Watchdog probe of motor finance industry shifts into a higher gear

Lenders get deadline to reveal personal contract plan details

An investigation of the motor finance industry has been stepped up in the past two weeks, with the state’s consumer watchdog asking lenders for details of the personal contract plans (PCPs) that account for an estimated 70% of all new cars sold under finance.

The Competition and Consumer Protection Commission gave finance houses a deadline of last Thursday to disclose their levels of PCP lending over the past three years.

It also asked about default levels on PCPs, an unregulated form of hire purchase contract that backloads most of the repayments until the end of the agreement.

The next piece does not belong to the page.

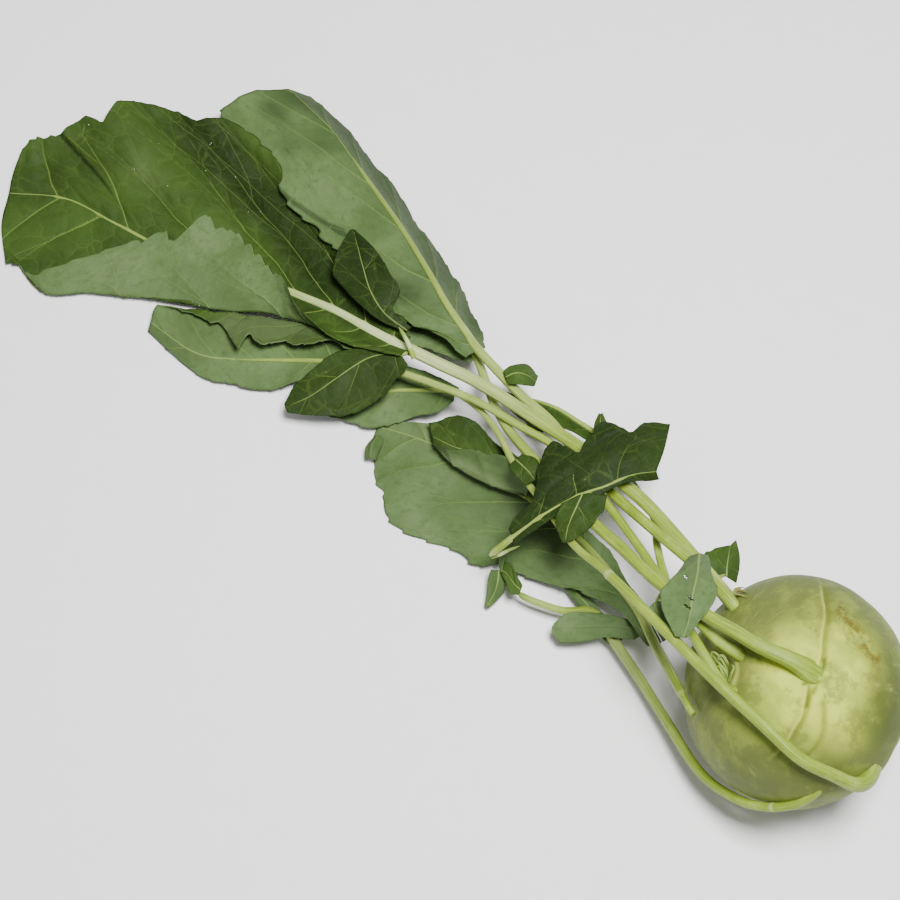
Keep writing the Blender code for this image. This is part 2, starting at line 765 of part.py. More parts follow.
def main():
    clear_scene()
    parts = new_collection("kohlrabi")
    cutters = new_collection("cutters")
    cutter = make_bulb_cutter(cutters)
    materials = {
        BULB_GREEN: finish("bulb skin", BULB_GREEN, 0.45),
        STALK_GREEN: finish("stalk skin", STALK_GREEN, 0.4),
        MIDRIB_PALE: finish("pale midrib", MIDRIB_PALE, 0.4),
        UPPER_GREEN: finish("leaf upper side", UPPER_GREEN, 0.5),
        UNDER_GREEN: finish("leaf underside", UNDER_GREEN, 0.6),
        ROOT_BROWN: finish("cut root", ROOT_BROWN, 0.8),
    }
    make_bulb(materials[BULB_GREEN], parts)
    make_root_stub(materials[ROOT_BROWN], parts, cutter)
    make_crown_bud(materials[STALK_GREEN], parts, cutter)
    stalks = {}
    for name, leaf in LEAVES.items():
        foot_cutter = None if leaf.get("loose") else cutter
        colour = leaf.get("rib_colour", STALK_GREEN)
        stalks[name] = make_stalk(name + "_stalk", leaf, materials[colour], parts, foot_cutter)
    branch = {"route": BRANCH_ROUTE, "radii": BRANCH_RADII, "blade_from": len(BRANCH_ROUTE) // 2}
    stalks["leaf_7 branch"] = make_stalk("leaf_7_branch", branch, materials[STALK_GREEN], parts, None)
    trees = {name: solid_tree(stalk) for name, stalk in stalks.items()}
    laid = []
    for name, leaf in LEAVES.items():
        below = laid + [tree for stalk, tree in trees.items() if not stalk.startswith(name)]
        blade = make_blade(name + "_blade", leaf, below, materials[leaf["colour"]], parts)
        laid.append(solid_tree(blade))
        make_leaflets_after(name, laid, list(trees.values()), materials, parts)


main()
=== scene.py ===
"""A kohlrabi with its whole top of leaves, lying on its side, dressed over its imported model."""
import math

import bpy
import numpy as np
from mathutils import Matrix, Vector, noise
from mathutils.bvhtree import BVHTree


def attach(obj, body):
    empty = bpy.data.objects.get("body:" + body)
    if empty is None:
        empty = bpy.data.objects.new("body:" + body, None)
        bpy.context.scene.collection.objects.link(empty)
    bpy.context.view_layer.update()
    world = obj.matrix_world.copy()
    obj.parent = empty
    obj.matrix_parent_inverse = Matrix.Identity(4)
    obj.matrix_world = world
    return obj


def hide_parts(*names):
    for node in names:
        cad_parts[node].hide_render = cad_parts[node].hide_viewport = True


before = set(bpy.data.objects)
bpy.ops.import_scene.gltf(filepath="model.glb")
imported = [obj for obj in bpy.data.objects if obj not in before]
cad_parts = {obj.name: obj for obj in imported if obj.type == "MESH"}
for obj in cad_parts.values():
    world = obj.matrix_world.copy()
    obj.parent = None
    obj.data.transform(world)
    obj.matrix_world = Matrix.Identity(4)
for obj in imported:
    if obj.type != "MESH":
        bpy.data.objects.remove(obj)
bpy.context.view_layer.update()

# The picture: the plant lies on a pale table and is seen from high on its leaning side, so that the
# bulb is at the lower right and the leaves run to the upper left. Two soft lamps and a pale sky.
look_at = Vector((0.16406, -0.02087, 0.015))
camera_back = Vector((-0.18124, 0.29005, 0.93969))
camera = bpy.data.objects.new("camera", bpy.data.cameras.new("camera"))
bpy.context.scene.collection.objects.link(camera)
camera_distance = 0.85
camera.location = look_at + camera_back * camera_distance
camera.rotation_euler = (-camera_back).to_track_quat("-Z", "Y").to_euler()
camera.data.lens = 85.0
camera.data.sensor_width = 36.0
camera.data.clip_start = 0.01
bpy.context.scene.camera = camera

picture_right = Vector((-0.848, -0.530, 0.0))
picture_up = camera_back.cross(picture_right)


def add_lamp(name, across, up, towards, size, power):
    """A square soft lamp placed by the picture: so far to its right, up, and out towards the viewer."""
    lamp = bpy.data.objects.new(name, bpy.data.lights.new(name, "AREA"))
    bpy.context.scene.collection.objects.link(lamp)
    lamp.location = look_at + picture_right * across + picture_up * up + camera_back * towards
    lamp.rotation_euler = (look_at - lamp.location).to_track_quat("-Z", "Y").to_euler()
    lamp.data.size = size
    lamp.data.energy = power


add_lamp("key lamp", across=0.17, up=0.30, towards=1.05, size=0.3, power=29.0)
add_lamp("fill lamp", across=-0.5, up=0.1, towards=1.0, size=0.9, power=1.5)

sky = bpy.data.worlds.new("sky")
bpy.context.scene.world = sky
sky.use_nodes = True
sky_light = sky.node_tree.nodes["Background"]
sky_light.inputs["Color"].default_value = (1.0, 1.0, 1.0, 1.0)
sky_light.inputs["Strength"].default_value = 0.24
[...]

Lenders have been asked how they calculate guaranteed future values, a key factor in determining whether a PCP will work in favour of the consumer. This is the guaranteed minimum at which the dealer will buy back the car. At the end of the agreement, there is a risk that cars will be worth less than the debt still outstanding and the consumer would have no equity for a new purchase.

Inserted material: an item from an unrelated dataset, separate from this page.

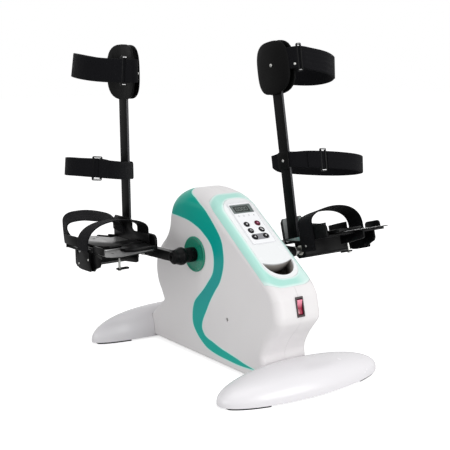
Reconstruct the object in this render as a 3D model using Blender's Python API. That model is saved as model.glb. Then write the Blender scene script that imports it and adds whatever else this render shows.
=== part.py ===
"""Motorized exercise bike with foot pedals and leg supports.

Metres, +Z up. The origin is on the floor, at the centre of the footprint of the two
cross feet. The console faces -Y, towards the user, and the crank axle lies along X.
"""
import math

import bmesh
import bpy
from mathutils import Matrix, Vector

# Driving dimensions of the whole machine
FIT = 0.0003
SEGMENTS = 24
AXLE_Y = 0.0375
AXLE_Z = 0.1764
AXLE_RADIUS = 0.0085
CRANK_LENGTH = 0.0935
CRANK_DROP = math.radians(2.0)

# Casing: side outline as (y, z, edge radius, is a corner), anticlockwise from the front
CASING_WIDTH = 0.0906
CASING_WALL = 0.003
CASING_OUTLINE = [
    (-0.1415, 0.0050, 0.0035, True), (-0.1435, 0.0340, 0.008, False),
    (-0.1440, 0.0500, 0.010, False), (-0.1560, 0.0720, 0.012, False),
    (-0.1710, 0.0900, 0.014, False), (-0.1795, 0.1020, 0.014, False),
    (-0.1800, 0.1115, 0.014, True), (-0.1735, 0.1400, 0.014, True),
    (-0.1640, 0.1535, 0.013, False), (-0.1485, 0.1665, 0.012, True),
    (-0.0180, 0.2663, 0.024, True), (0.0060, 0.2782, 0.028, False),
    (0.0400, 0.2840, 0.030, False), (0.0700, 0.2825, 0.028, False),
    (0.0960, 0.2720, 0.024, False), (0.1130, 0.2550, 0.020, False),
    (0.1210, 0.2330, 0.018, False), (0.1240, 0.2110, 0.016, False),
    (0.1340, 0.1930, 0.016, False), (0.1520, 0.1750, 0.016, False),
    (0.1650, 0.1540, 0.016, False), (0.1670, 0.1300, 0.014, False),
    (0.1600, 0.1060, 0.012, False), (0.1480, 0.0900, 0.010, False),
    (0.1375, 0.0780, 0.006, True), (0.1815, 0.0380, 0.004, True),
    (0.1795, 0.0220, 0.0035, True), (0.1675, 0.0050, 0.0035, True)]
OUTLINE_STEPS = 2
EDGE_STEPS = 4
SWITCH_FLAT = (6, 7)
CONSOLE_FLAT = (9, 10)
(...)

The watchdog also wants to know how much training the finance houses provide to the garages that sell PCPs, amid concerns that car buyers are not being warned of the risks involved.

Launching the investigation last July, Isolde Goggin, who chairs the commission, said the complexity of PCPs meant consumers might not understand what they were signing up for.

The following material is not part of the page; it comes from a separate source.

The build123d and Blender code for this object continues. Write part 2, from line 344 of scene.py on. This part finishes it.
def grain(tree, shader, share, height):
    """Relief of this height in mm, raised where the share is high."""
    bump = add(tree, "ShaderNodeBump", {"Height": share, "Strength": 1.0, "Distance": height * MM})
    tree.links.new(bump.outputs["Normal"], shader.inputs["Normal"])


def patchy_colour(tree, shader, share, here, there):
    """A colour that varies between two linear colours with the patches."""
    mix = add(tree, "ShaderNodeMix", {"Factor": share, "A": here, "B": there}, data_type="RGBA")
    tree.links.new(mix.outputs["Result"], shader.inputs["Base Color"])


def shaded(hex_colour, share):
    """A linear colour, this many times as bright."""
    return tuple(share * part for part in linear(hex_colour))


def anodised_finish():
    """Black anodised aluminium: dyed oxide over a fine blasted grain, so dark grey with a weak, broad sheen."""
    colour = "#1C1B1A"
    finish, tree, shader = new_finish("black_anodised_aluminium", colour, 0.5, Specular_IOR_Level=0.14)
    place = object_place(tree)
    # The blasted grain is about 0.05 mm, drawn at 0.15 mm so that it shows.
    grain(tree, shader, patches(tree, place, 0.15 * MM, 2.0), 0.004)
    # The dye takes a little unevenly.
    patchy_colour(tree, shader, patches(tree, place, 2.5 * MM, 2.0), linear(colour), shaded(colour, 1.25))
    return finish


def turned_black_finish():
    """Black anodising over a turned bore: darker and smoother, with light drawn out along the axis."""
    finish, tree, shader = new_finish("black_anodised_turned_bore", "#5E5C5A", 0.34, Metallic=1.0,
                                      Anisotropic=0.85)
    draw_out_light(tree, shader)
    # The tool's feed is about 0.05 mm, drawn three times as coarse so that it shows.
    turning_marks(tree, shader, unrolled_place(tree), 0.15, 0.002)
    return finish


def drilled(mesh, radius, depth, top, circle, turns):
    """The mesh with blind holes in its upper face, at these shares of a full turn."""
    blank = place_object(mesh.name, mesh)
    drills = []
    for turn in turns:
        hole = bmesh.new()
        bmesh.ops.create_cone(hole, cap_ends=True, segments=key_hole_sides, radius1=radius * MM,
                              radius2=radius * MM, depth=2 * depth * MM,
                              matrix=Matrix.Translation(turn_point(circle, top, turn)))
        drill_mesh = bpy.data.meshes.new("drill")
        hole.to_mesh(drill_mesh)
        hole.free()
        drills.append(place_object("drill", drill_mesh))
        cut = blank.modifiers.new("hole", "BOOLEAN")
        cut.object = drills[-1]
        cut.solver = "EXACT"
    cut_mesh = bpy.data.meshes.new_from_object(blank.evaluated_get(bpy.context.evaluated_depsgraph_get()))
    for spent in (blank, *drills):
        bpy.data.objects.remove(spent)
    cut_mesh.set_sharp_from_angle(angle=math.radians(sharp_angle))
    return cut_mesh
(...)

“From our interactions with consumers, we know that PCP is an increasingly popular way to finance the purchase of a car,” she said. “The information gathered through this study will guide our future work and form an evidence base that can be used by policymakers to assess the suitability or otherwise of the current consumer protection regime.”

PCPs have become hugely popular in the past five years as a cheap way of driving a new car, which can then be traded in for the latest model every three to five years. After paying an initial deposit, buyers make a low monthly payment for an agreed period, usually three to five years. At the end of the agreement, they have the option of returning the car to the garage or making a final balloon payment to buy the vehicle.

The most popular option, though, is to roll over into another PCP, using the difference in a car’s guaranteed value and the outstanding debt as the deposit on the next contract.

Guaranteed values can be lower than expected, however, depending on issues such as mileage and wear and tear, leaving borrowers with no equity. Fianna Fail’s finance spokesman Michael McGrath said gaps in regulation allowed garages to sell PCPs without checking if car buyers could afford them.

“This means in effect that a credit intermediary selling the PCP is not required to ‘know their customer’ in terms of assessing affordability and the suitability of the product,” he said.